You might well ask when the adolescent mind is at its most receptive, at which age in particular and under which mental conditions the most indelible impressions are made. Fifteen is a strong candidate. It could be deemed the most manic-depressive age in anyone’s life. On the one hand, life seems an almost incessant torment; on the other hand, you are starting to realize who you are and, in spite of everything, what possibilities life has to offer.
Sjöwall and Wahlöö came into my life after I had actually given up all those childish suspense books. And so I was ready for completely different literary impressions (precociously ready, that is). But when those two authors appeared, not only did they make use of all the various suspense traditions in which I had immersed myself, they also added two elements that I had been missing up until then: humour and a critical view of contemporary society.
And one more thing: an incredibly nuanced and meticulously chiselled use of language.
It’s always risky to return to a reading experience that had once proved so decisive in your life. Disappointment is the rule; relief is the exception. Yet I feel no disappointment when I re-read the ten books that make up the series called The Story of a Crime. I may feel a bit surprised by the brief format and the relatively simple plots – and perhaps also by the unrelenting plight of Martin Beck’s weary attitude towards life. And yet – what I really feel is relief. Relief that the books are still so good. That they actually are good role models. And for that I will always be grateful.

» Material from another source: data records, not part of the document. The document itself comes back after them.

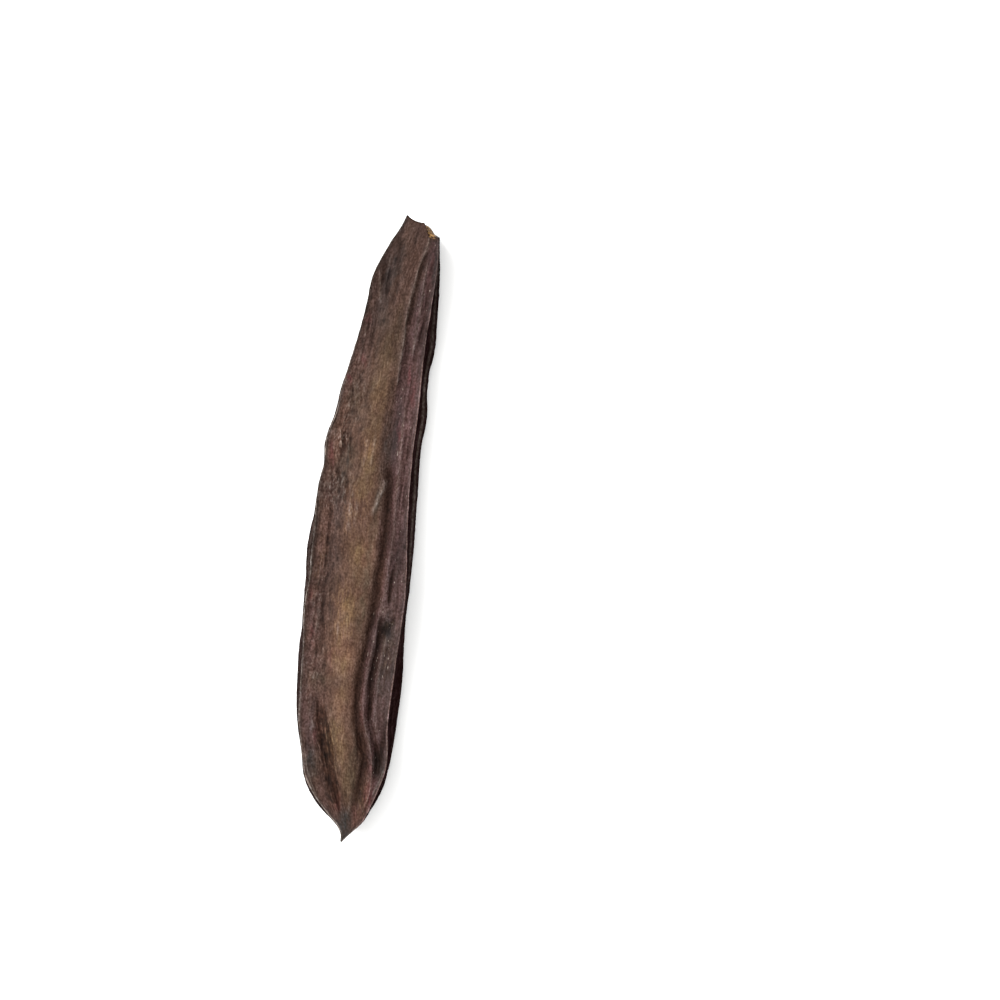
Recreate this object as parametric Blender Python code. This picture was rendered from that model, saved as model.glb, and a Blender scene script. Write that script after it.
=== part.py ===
"""A dried carob pod: one flat, gently curved seed pod that grew as a single piece.

The pod lies on one broad face, with the torn stem end towards +Y and the beak towards -Y.
Every point on it is worked out in millimetres from two coordinates. The station runs along
the chord, from the stem end at 0 to the tip of the beak. The offset runs across the chord and
is positive to the right as seen from above. Heights are above the surface that the pod lies on.
"""

import math

import bpy
import numpy as np

MM = 0.001

# Driving dimensions
POD_LENGTH = 160.0
RIM_TUCK = 1.3
SUTURE_GROOVE = 0.55
WIDEST_OF_WALL = 0.6
RIM_LIP_HEIGHT = 0.25
RIM_LIP_WIDTH = 1.0
SEED_SPACING = 13.0
SEED_SWELL = 0.18
STEM_BLEND = 18.0
SCAR_RECESS = 1.3
BEAK_CAP = 0.3
FULL_HALF_THICKNESS = 4.2

# Outline of the pod seen from above, as (station, offset)
LEFT_EDGE = [
    (-3, -4.8), (0, -5.8), (5, -8.2), (10, -10.3), (14, -11.6), (20, -12.1), (30, -13.4),
    (38, -14.9), (45, -16.1), (50, -16.6), (57, -18.2), (63, -17.8), (70, -18.5), (78, -18.6),
    (86, -19.1), (94, -18.5), (100, -18.3), (108, -17.7), (112, -17.8), (120, -17.2),
    (130, -15.9), (140, -13.2), (145, -11.9), (150, -9.0), (153, -5.8), (156, -2.1),
    (158, -0.6), (160, -0.25),
]
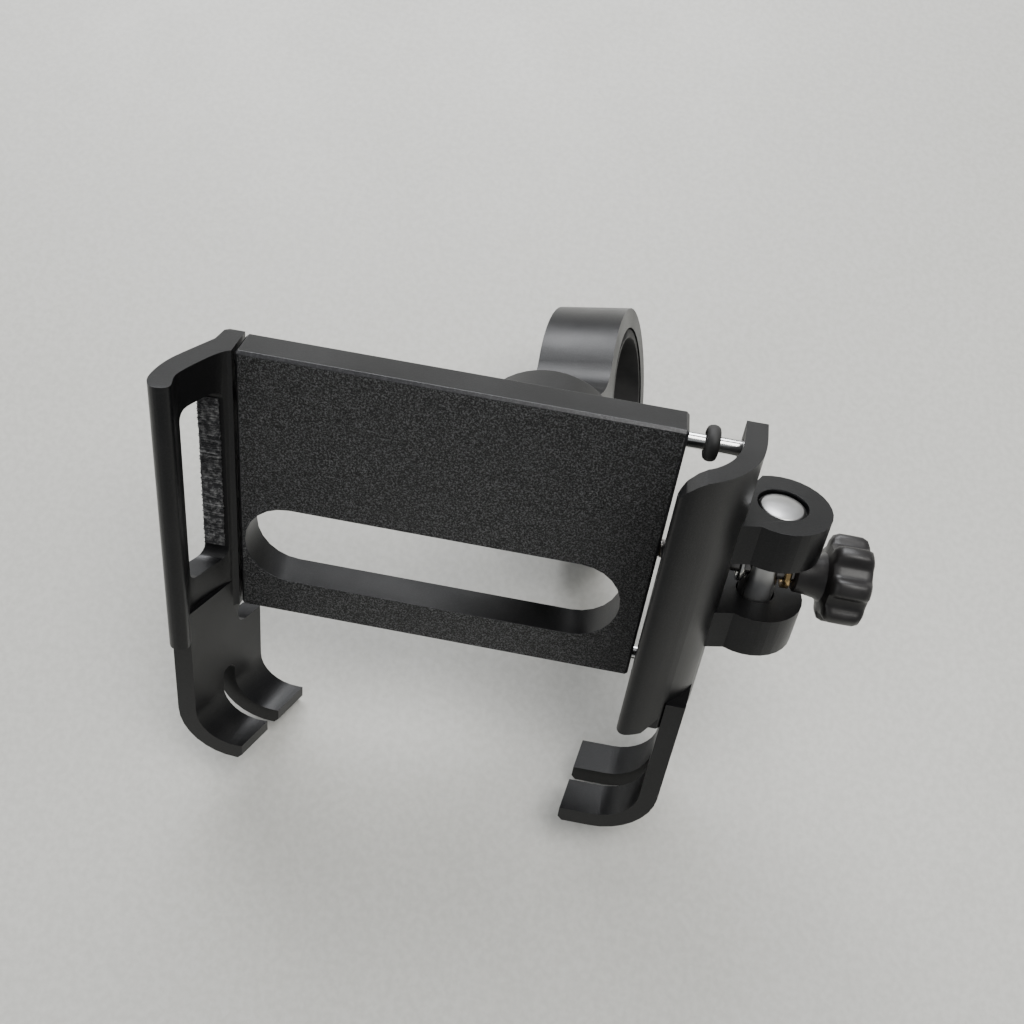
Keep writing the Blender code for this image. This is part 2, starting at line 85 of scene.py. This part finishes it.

The books in the series known collectively as The Story of a Crime were published in Sweden between 1965 and 1975, with one book appearing each year except in 1973. But it was in that year that Per Wahlöö said in an interview: ‘In the beginning we tried to keep a low profile in order to reach an audience, but the socialist elements have undoubtedly become more prominent.’ As early as 1966 Wahlöö stated their goal with great clarity: ‘The basic idea is, via one long novel of approximately 3,000 pages – divided into ten freestanding parts, or chapters, if you will – to present a cross-section of a society that possesses a specific structure and to analyze criminality as a social function as well as its relationship to both society and the various types of moral lifestyles that encompass the society in question.’
In other words: literature emblematic of the 1968 generation. It ranges from the period of dawning political consciousness in 1965 up to what might be considered the most dogmatic of years, 1975. It was supposed to be like much of the fiction coming out of 1968: so politically doctrinaire that all forms of literary tension were lost and the whole thing fell flat.
The remarkable thing was that this didn’t happen. Not even in the last novel, The Terrorists, which was more or less completed by cutting and pasting it together after Wahlöö’s death. This novel is truly ideological down to the smallest detail. The final scene is significant. Martin Beck and his new lover, Rhea, are visiting the home of his former colleague Lennart Kollberg and his wife Gun. Here the entire series is supposed to be summed up, the threads from all ten books drawn together. There is also, in a rudimentary fashion, a political summation of the preceding ten years. But it happens in a relaxed and clear context. The four characters are sitting together playing a game as they chat. The game is called Crossword. One person says a letter of the alphabet and the others have to try to place it in a grid on their piece of paper. Kollberg keeps winning, and they keep starting over. He brings the scene to a close with the words: ‘It’s my turn to start. So I say “x,” “x” as in “Marx”.’
But the point is that the literary creation is never allowed to be subsumed by political proselytizing. The authors never forget the conventions of time and space; they never forget that the novel has to place the characters in a particular setting and that it has to be done with a certain vitality – a vitality that always comes before ideology. Which is what you will discover if you read the books closely.
With the sixth novel, Murder at the Savoy, from 1970, the ideological perspective moves to the forefront. From a purely literary point of view, the book is among the very best in the series – the technical skill of the authors is at its peak, and the humour is most fully developed – and yet the novel is also problematic. Both amazing and problematic.
It’s amazing because the literary creation has never been better. It’s problematic because the book personifies the least appealing side of the leftist politics of 1968. I think that in some ways we can talk about the dehumanizing side of the Left. The extremely predictable depiction of the capitalist circles criticized by the book is unrelenting. The corporate executive who is assassinated at the Savoy in Malmö in the opening chapter is given virtually no redeeming or even human qualities. Although there is a satirical power in the portrayal, it leaves the reader with a bitter aftertaste. So this was what the dehumanizing side of the Left looked like when ideology took precedence over humanism, and when the end was allowed to justify the means.
But if you’re prepared to accept this point of view, Murder at the Savoy makes for thoroughly fascinating reading. The book presents an incomparable picture of a social climate during a critical period in both Swedish and world history – a social climate that was in many ways idiotic and inhumane, and we are still living on the fringes of it today. If you read all ten books in order, you will actually discover that together they do form the story of a crime. An enormous crime.
What was it that Sjöwall and Wahlöö accomplished with their series of books? What was it that struck such a chord in a fifteen-year-old boy that twenty years later it triggered his own production of crime fiction? I think it was the sense of suppressed rage. A fire – but at the same time a strictly disciplined fire. The slowly emerging awareness that rage which is uncontrolled and without direction will fall flat. Yet at the same time, the fire must be present, and it must be preserved.
Maybe it was the desire to find a form for their anger.